Transcribe, exactly as they appear, the line that contains "slots = cad_parts[name].data.materials", the line that contains "return *polar(flat, view_angle", and every line in between, and nothing else.

### Information provided ###

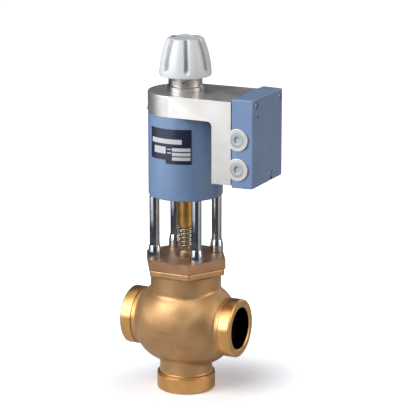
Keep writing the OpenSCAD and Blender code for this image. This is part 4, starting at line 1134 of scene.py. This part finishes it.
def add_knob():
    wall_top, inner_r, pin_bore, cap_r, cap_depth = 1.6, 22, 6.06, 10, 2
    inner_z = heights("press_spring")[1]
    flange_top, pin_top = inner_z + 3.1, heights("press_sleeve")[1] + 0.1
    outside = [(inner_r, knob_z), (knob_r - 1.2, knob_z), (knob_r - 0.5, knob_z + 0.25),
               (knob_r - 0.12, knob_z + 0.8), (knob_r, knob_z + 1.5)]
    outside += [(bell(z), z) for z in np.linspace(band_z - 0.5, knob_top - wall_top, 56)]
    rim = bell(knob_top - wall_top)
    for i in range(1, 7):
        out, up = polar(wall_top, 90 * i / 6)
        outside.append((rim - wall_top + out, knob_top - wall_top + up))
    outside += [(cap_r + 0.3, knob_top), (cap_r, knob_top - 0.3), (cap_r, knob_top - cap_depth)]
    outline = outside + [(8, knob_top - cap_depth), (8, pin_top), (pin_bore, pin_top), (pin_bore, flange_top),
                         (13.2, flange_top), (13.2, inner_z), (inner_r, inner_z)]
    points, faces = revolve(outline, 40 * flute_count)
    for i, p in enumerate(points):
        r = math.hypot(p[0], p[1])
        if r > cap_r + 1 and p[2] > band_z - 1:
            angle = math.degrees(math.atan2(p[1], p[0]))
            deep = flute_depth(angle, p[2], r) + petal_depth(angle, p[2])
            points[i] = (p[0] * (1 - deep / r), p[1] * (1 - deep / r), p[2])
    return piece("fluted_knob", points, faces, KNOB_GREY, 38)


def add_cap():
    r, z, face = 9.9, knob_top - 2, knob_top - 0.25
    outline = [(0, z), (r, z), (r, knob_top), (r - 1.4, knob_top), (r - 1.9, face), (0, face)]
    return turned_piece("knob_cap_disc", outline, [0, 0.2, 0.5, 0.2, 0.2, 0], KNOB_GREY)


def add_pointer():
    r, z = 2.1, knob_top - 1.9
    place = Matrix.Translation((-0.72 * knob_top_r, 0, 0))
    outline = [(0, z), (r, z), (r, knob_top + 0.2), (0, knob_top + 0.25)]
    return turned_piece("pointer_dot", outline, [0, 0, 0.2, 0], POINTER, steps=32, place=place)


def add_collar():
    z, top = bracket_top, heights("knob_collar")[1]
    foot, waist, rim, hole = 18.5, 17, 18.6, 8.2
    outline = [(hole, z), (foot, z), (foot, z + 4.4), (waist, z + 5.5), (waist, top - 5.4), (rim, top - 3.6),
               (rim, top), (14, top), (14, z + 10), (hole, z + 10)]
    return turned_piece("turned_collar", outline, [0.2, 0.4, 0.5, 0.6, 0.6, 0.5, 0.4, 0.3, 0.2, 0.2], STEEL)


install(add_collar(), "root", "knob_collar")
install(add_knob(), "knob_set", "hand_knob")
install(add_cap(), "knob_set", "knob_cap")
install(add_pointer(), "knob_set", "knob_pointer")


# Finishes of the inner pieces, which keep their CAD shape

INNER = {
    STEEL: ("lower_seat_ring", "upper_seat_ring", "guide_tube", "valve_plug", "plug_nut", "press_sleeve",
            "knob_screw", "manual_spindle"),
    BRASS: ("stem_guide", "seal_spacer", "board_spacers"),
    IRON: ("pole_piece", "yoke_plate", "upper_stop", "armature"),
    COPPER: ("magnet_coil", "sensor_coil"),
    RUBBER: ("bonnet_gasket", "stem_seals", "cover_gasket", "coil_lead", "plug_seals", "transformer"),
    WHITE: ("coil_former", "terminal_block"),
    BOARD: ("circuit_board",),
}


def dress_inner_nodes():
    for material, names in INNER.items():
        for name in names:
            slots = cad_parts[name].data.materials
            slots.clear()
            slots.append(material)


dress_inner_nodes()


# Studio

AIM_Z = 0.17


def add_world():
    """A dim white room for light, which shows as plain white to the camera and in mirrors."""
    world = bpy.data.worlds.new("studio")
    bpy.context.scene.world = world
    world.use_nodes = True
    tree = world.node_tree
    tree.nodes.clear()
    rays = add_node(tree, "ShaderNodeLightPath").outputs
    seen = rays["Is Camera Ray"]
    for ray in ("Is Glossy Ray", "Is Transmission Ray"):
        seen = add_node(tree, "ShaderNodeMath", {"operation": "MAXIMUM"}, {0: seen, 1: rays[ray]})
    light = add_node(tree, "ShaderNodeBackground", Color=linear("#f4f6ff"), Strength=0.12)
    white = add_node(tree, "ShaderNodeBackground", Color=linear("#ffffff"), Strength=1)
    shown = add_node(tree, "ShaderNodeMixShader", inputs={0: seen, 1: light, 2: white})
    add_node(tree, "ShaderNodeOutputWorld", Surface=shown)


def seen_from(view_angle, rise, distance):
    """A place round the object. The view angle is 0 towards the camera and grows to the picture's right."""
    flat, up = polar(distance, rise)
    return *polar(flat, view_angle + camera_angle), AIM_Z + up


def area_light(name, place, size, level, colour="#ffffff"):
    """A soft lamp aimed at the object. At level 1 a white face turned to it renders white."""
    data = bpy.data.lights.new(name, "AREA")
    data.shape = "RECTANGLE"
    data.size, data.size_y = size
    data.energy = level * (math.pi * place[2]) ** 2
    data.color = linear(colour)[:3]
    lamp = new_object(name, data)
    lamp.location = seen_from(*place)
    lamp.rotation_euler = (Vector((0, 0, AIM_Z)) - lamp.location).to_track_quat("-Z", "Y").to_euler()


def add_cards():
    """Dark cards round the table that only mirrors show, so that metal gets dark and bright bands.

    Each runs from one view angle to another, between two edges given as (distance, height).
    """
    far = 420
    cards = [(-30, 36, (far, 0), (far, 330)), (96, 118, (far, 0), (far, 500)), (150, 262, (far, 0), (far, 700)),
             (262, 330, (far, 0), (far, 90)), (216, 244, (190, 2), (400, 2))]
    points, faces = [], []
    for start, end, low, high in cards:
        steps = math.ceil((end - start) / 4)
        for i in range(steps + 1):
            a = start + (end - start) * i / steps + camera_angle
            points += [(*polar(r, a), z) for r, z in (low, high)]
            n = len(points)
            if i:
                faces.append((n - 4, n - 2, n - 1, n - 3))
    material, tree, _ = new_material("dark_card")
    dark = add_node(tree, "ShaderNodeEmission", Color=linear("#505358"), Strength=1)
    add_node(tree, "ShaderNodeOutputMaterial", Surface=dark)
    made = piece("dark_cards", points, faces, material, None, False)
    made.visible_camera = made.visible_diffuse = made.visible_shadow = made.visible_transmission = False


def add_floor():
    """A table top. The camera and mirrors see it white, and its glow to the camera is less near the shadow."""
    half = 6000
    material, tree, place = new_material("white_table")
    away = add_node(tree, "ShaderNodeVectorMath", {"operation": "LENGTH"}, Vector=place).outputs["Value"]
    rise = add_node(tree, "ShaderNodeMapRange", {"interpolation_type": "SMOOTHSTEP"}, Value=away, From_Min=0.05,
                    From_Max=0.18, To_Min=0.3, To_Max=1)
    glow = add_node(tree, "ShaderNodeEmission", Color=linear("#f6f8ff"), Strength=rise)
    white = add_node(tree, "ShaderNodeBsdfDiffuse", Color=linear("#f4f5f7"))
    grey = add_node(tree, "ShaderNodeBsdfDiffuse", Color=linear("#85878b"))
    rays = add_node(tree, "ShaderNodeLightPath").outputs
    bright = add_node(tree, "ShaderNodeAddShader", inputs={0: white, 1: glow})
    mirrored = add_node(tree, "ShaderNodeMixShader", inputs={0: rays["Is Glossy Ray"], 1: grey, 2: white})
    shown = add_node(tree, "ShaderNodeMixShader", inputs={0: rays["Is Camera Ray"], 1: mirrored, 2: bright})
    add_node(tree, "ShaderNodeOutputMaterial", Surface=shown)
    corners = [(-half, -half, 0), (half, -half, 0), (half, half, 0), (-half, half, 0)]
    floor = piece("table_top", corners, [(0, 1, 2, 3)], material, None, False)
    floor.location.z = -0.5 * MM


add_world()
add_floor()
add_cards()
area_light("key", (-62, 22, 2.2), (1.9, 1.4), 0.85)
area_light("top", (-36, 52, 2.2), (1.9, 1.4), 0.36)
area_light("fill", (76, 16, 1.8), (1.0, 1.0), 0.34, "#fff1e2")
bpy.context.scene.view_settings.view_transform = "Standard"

###

> **Task output**
            slots = cad_parts[name].data.materials
            slots.clear()
            slots.append(material)


dress_inner_nodes()


# Studio

AIM_Z = 0.17


def add_world():
    """A dim white room for light, which shows as plain white to the camera and in mirrors."""
    world = bpy.data.worlds.new("studio")
    bpy.context.scene.world = world
    world.use_nodes = True
    tree = world.node_tree
    tree.nodes.clear()
    rays = add_node(tree, "ShaderNodeLightPath").outputs
    seen = rays["Is Camera Ray"]
    for ray in ("Is Glossy Ray", "Is Transmission Ray"):
        seen = add_node(tree, "ShaderNodeMath", {"operation": "MAXIMUM"}, {0: seen, 1: rays[ray]})
    light = add_node(tree, "ShaderNodeBackground", Color=linear("#f4f6ff"), Strength=0.12)
    white = add_node(tree, "ShaderNodeBackground", Color=linear("#ffffff"), Strength=1)
    shown = add_node(tree, "ShaderNodeMixShader", inputs={0: seen, 1: light, 2: white})
    add_node(tree, "ShaderNodeOutputWorld", Surface=shown)


def seen_from(view_angle, rise, distance):
    """A place round the object. The view angle is 0 towards the camera and grows to the picture's right."""
    flat, up = polar(distance, rise)
    return *polar(flat, view_angle + camera_angle), AIM_Z + up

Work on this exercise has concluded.